Great post, looking forward to seeing the glazed results of your Greek vases. Its ages since I've seen any spoonbill ibis here in Oz, the Strawnecked are everywhere and have adapted to city life. I've seen geese gone feral along the rivers in Nthn NSW..

cookingwithgas said...

Those vases are fabulous. It's great to read you again.

Melissa Rohrer said...

Thanks for the explanation of how you made the vases. There's always lots to learn!

Linda Starr said...

Oh I am liking the stylized handles on the vases especially the large one in the last photo group, how wonderful to see the spoonbills, never saw white ones only the roseate in florida.
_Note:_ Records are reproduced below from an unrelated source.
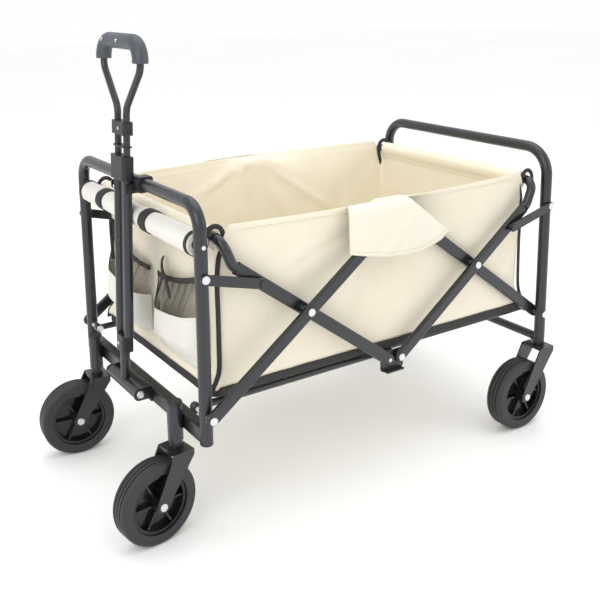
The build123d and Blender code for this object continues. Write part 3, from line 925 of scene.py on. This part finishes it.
@dataclass
class EndHems:
    """The stuffed hems round the two cross bars at the tub's ends."""

    finishes: Finishes
    bar_x: float = 408.0
    bar_z: float = 592.0
    radius: float = 16.4
    half_y: float = 242.0
    tail: float = 12.0  # how far the seam allowance hangs below the roll
    tail_in: float = 5.0
    seam_in: float = 15.6
    seam_down: float = 11.5
    rows: int = 74
    sides: int = 28

    def build(self) -> None:
        """Make both hems, each a tube of cloth with a flat seam allowance below it."""
        for end in End:
            label, way = end.name.lower(), end.value
            verts = []
            for r in range(self.rows):
                y = self.half_y * spread(r, self.rows)
                for k in range(self.sides):
                    a = angle(k, self.sides)
                    swell = 0.9 * ripple(y / 45, a * 1.4, 5.0 * way)
                    radius = self.radius + swell + 0.5 * ripple(y / 14, a * 2.0, 9.0)
                    down = max(-math.sin(a), 0) ** 8
                    x = self.bar_x * way + radius * math.cos(a) - way * self.tail_in * down
                    z = self.bar_z + radius * math.sin(a) - self.tail * down
                    verts.append(at(x, y, z))
            faces = grid_faces(self.rows, self.sides, wrap=True)
            faces.append(tuple(reversed(range(self.sides))))
            faces.append(tuple((self.rows - 1) * self.sides + k for k in range(self.sides)))
            hem = mesh_piece(f"{label}_hem_cloth", verts, faces, self.finishes.cloth)
            turn_outward(hem)
            place(hem, f"{label}_upper", (f"{label}_hem",))
            seam_x, seam_z = self.bar_x * way - way * self.seam_in, self.bar_z - self.seam_down
            ends = np.linspace(-self.half_y + 8, self.half_y - 8, 90)
            path = np.array([at(seam_x, y, seam_z) for y in ends])
            out = np.tile((-float(way), 0.0, -0.5), (len(path), 1))
            seam = stitch_row(f"{label}_hem_stitches", path, out, self.finishes.thread)
            place(seam, f"{label}_upper")


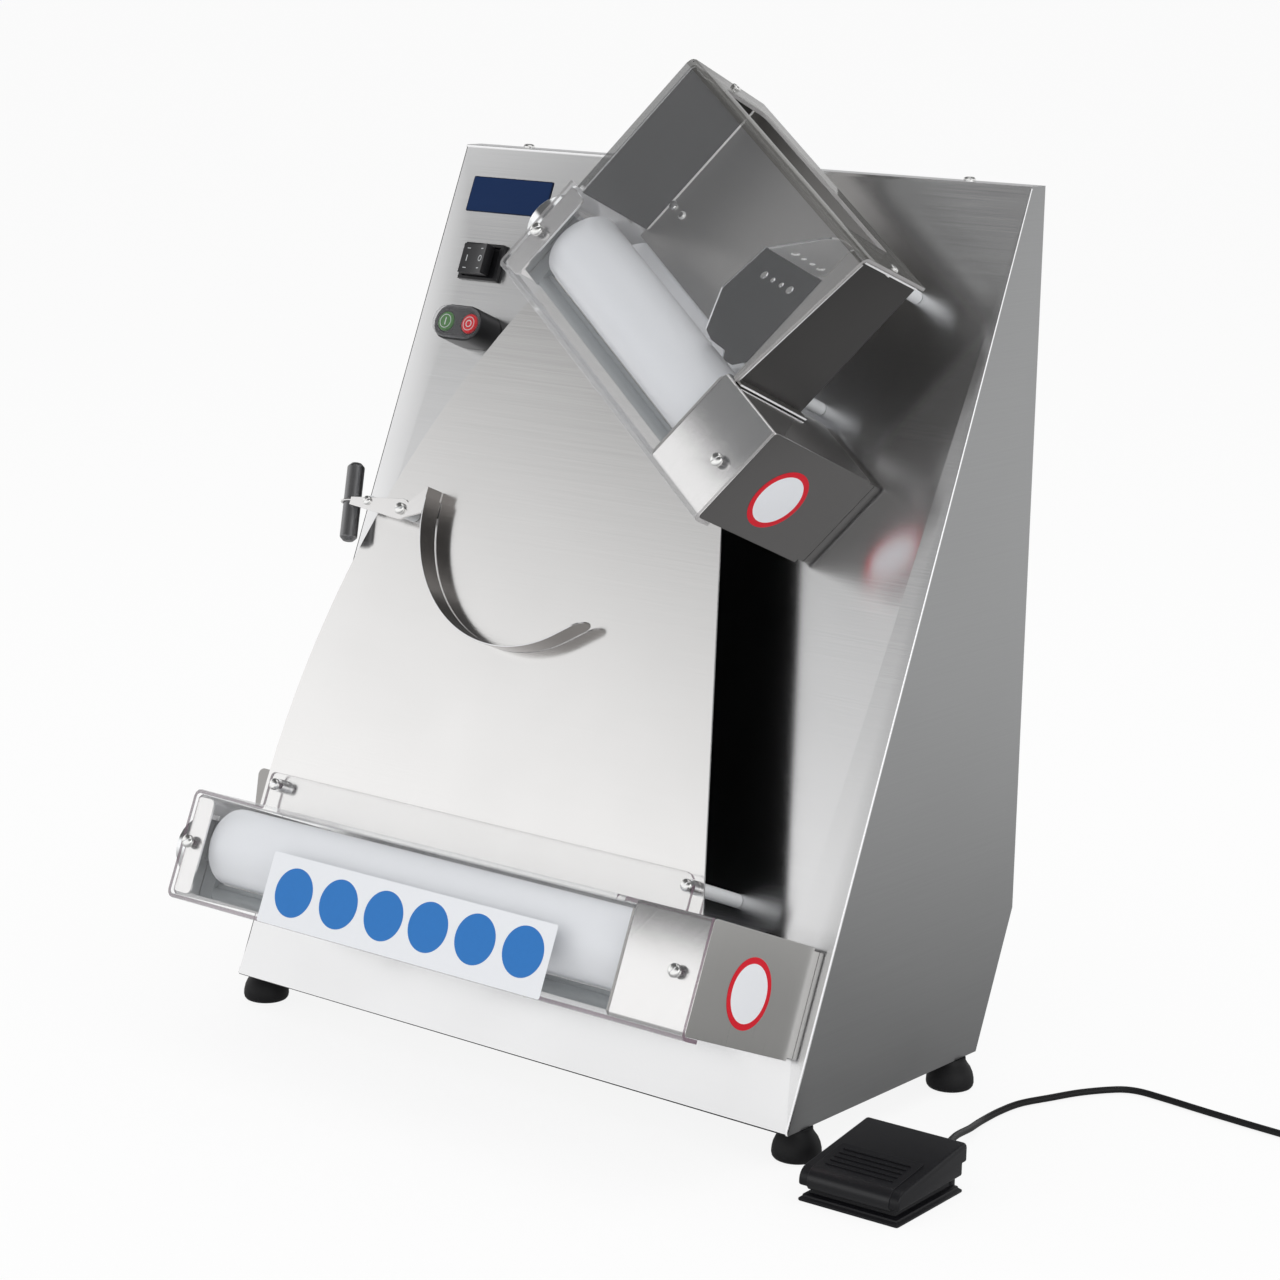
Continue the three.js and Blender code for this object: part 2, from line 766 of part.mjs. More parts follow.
add(panel, 'stop_button', button.clone(), redPlastic,
  [buttonsU + buttonPitch / 2, buttonsV, buttonFloor]);

// Drive inside the body
const pulleyProfile = (middle, radius) => [
  [radius, middle - pulleyWidth / 2], [pulleyPitch + pulleyRim, middle - pulleyWidth / 2],
  [pulleyPitch + pulleyRim, middle - grooveTop],
  [pulleyPitch - beltRadius - beltSeat, middle - grooveBottom],
  [pulleyPitch - beltRadius - beltSeat, middle + grooveBottom],
  [pulleyPitch + pulleyRim, middle + grooveTop],
  [pulleyPitch + pulleyRim, middle + pulleyWidth / 2], [radius, middle + pulleyWidth / 2],
];
const driveFrom = gearboxRight - driveSocket + clearance;
const driveTo = lowerPulley.x + pulleyWidth / 2 + shaftStub;
add(panel, 'drive_shaft', turnedX([
  [0, driveFrom], [shaftRadius, driveFrom], ...pulleyProfile(crossU, shaftRadius),
  ...pulleyProfile(lowerPulley.x, shaftRadius), [shaftRadius, driveTo], [0, driveTo],
], 14), castGrey, [0, drivePoint.y, drivePoint.z]);
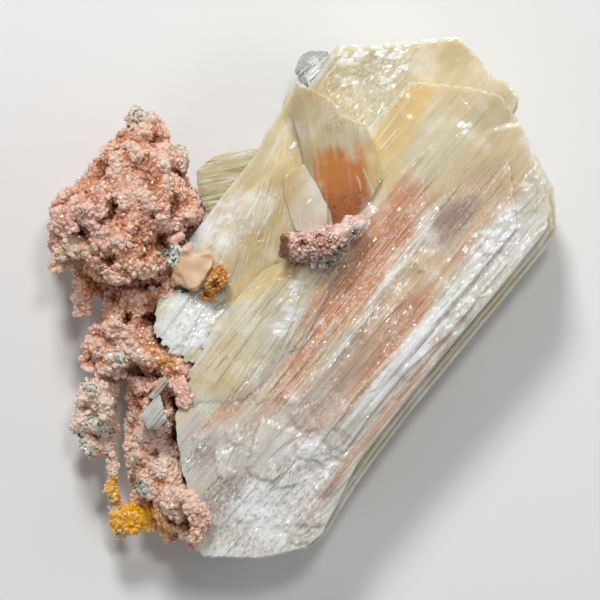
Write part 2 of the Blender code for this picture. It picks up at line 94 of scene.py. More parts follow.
def smoothStep(low, high, value):
    t = np.clip((value - low) / (high - low), 0, 1)
    return t * t * (3 - 2 * t)


def laths(across, along, seed, width, length, step, tilt):
    # the surface is split into strips of uneven width, each strip into pieces with slanted
    # ends, and every piece has its own height and its own small tilt
    wander = across + (softNoise(seed, across / (2 * width), along / (5 * length)) - 0.5) * width * 1.6
    strip = np.floor(wander / width)
    local = wander / width - strip - 0.5
    lean = (cellNumber(seed + 1, strip) - 0.5) * 2.4 * width
    size = length * (0.5 + cellNumber(seed + 2, strip))
    run = (along + local * lean) / size + cellNumber(seed + 3, strip) * 7
    piece = np.floor(run)
    rest = run - piece - 0.5
    height = cellNumber(seed + 4, strip, piece) * step
    rise = (cellNumber(seed + 5, strip, piece) - 0.5) * 2 * tilt
    fall = (cellNumber(seed + 6, strip, piece) - 0.5) * 0.35 * tilt
    return height + rise * local * width + fall * rest * size


# Meshes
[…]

Like Patti I'll have to google their flight as well.

Peter said...

Hi Patti,
Lovely to hear from you. "Romance", I must do something to keep that alive... we mustn't let this potter get too electrical or unromantic!! I have been thinking quite a bit lately about the wood fired kiln, so I will do my best to wake it from its long sleep in a week or two! I should fire a love heart in it, just for you!! :)

Hi Anna,
Interesting that you haven't seen the spoonbills for a while. I always think of Australia when I see the spoonbills here, as I think that the ones in NZ actually migrated here from your country. I'll have to look up the straw necked ones that you mention.

Hi Meredith,
Good to hear from you. Thank you so much for your encouragement!

Hi Melissa,
I remember talking to a potter who had been making pots for 30 or more years, and him saying how he always looked forward to going to his studio, as there was always something new to learn, Now that I am potting, I can really understand what he meant!

Hi Linda,
It has been fun doing the stylized handles. The pots really asked for them when I was making them, and didn't feel complete without them!
I must have a look online too, and see if someone has filmed spoonbills in flight, it is a magnificent sight.